Но что выбрать? Пение? Вот уж точно нет. В восьмом классе монахиня-наставница однажды прилюдно высмеяла вокальные потуги Кристин, и это породило настоящий комплекс. С тех пор девочка мучительно стеснялась исполнять музыкальные номера на публике, если только не представляла их как шутку, потешно меняя голос.
На прослушиваниях, если просили спеть, у Кристин буквально перехватывало горло. Спустя годы окажется, что она имеет весьма широкий диапазон — три октавы. Долго и трудно актриса училась его раскрывать. В итоге пела оперные арии, например Кармен. Барански иногда думает, что в другой жизни могла бы стать приличной меццо-сопрано. Хотя жаловаться грех — в этой жизни за ее плечами участие в самых громких мюзиклах Бродвея вроде легендарного «Суини Тодда» и кинодилогии «Мамма Miа!». К слову, на съемках Кристин воодушевила Пирса Броснана и Колина Ферта, которые впервые за свою впечатляющую карьеру чувствовали себя уязвимо — именно потому что не умели и никогда не пробовали петь.

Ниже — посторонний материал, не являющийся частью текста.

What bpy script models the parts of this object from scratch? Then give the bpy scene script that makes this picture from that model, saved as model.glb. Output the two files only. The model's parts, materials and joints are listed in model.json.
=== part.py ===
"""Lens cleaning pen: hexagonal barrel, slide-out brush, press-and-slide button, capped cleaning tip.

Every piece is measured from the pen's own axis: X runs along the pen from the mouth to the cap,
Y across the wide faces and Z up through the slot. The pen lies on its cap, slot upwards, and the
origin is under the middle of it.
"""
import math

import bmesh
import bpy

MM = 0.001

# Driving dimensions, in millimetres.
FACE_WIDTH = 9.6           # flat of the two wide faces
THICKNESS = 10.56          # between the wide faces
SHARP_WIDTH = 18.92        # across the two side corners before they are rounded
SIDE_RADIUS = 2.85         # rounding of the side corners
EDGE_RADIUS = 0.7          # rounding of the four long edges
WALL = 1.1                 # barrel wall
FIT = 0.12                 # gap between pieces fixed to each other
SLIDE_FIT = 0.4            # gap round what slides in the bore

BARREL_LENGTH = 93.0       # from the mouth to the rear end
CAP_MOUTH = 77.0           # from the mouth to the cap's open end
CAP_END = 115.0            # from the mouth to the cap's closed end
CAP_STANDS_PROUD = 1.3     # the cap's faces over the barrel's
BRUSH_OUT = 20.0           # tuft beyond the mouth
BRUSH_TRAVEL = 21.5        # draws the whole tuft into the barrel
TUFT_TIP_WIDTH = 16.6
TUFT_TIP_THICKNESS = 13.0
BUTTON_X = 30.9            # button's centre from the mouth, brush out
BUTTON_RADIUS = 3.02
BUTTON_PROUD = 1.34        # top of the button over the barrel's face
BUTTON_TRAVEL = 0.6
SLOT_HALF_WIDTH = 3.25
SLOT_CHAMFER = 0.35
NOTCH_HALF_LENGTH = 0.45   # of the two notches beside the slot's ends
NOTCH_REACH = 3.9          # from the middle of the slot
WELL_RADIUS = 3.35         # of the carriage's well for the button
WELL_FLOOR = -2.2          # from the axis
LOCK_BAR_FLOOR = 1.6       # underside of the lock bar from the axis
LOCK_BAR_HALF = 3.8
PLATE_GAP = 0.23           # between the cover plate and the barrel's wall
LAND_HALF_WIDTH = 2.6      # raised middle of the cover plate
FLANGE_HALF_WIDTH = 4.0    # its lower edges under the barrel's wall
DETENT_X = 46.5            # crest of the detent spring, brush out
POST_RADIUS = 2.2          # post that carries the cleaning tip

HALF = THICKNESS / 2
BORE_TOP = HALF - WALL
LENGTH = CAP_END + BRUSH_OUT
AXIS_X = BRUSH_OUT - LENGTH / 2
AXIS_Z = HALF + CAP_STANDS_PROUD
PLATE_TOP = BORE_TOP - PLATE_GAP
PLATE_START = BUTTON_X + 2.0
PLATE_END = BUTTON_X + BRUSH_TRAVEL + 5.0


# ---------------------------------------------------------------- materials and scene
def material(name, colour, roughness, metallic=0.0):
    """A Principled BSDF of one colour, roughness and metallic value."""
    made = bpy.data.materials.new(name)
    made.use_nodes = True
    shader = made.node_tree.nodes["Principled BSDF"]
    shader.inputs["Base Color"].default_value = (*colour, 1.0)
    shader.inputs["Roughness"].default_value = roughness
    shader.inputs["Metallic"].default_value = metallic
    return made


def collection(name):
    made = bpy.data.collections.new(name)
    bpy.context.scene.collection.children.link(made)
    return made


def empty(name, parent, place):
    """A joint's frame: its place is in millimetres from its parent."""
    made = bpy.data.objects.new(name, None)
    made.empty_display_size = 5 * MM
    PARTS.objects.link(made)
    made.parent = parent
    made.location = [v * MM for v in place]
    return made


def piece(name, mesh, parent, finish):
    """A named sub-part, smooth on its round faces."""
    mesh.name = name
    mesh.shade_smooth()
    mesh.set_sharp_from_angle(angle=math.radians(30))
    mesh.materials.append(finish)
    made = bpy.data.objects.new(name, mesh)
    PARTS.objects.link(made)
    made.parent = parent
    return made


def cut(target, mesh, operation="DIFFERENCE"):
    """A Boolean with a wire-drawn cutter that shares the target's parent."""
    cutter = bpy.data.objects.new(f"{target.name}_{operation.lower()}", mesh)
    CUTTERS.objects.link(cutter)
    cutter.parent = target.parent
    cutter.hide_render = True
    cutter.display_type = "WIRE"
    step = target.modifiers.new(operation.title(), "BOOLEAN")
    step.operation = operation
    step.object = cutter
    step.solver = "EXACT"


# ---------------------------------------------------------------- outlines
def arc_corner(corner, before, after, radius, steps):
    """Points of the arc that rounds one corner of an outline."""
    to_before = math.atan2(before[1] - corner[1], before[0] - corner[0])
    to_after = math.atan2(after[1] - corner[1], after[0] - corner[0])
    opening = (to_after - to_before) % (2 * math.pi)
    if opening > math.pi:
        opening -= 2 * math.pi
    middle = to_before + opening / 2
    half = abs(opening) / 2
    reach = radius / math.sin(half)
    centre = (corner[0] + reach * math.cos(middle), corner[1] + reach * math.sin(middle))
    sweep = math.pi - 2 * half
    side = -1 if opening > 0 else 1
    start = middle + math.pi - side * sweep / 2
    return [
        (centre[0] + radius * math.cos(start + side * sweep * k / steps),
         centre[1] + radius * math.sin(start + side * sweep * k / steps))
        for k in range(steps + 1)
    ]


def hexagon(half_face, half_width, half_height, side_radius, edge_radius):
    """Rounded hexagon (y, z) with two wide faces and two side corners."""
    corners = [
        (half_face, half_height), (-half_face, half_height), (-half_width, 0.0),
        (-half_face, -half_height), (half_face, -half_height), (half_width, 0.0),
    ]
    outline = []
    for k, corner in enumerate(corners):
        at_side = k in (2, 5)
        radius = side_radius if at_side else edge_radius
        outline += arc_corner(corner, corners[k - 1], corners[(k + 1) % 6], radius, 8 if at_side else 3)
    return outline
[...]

Зато танцы — о, тут ей не было равных! В «Мамма Miа! 2» Кристина в роли трижды разведенной Тани потрясла всех сценой на греческом пляже, блистая в компании молодых жеребцов. Собственно, танцовщицей она мечтала стать с детства, когда ее отправили в балетную школу. Кристин и в Джульярд поступала, надеясь состояться и в актерском мастерстве, и в хореографии, однако студентке велели выбрать что-то одно. Танец вернулся в ее жизнь вместе с «Мамма Miа!» — и пришлось немало потрудиться, чтобы свободно чувствовать себя, когда крепкие парни поднимают, раскручивают и подбрасывают. А нужно еще и красиво двигаться, кстати, на бетонной плите, слегка припорошенной песком, в окружении злобного роя ос!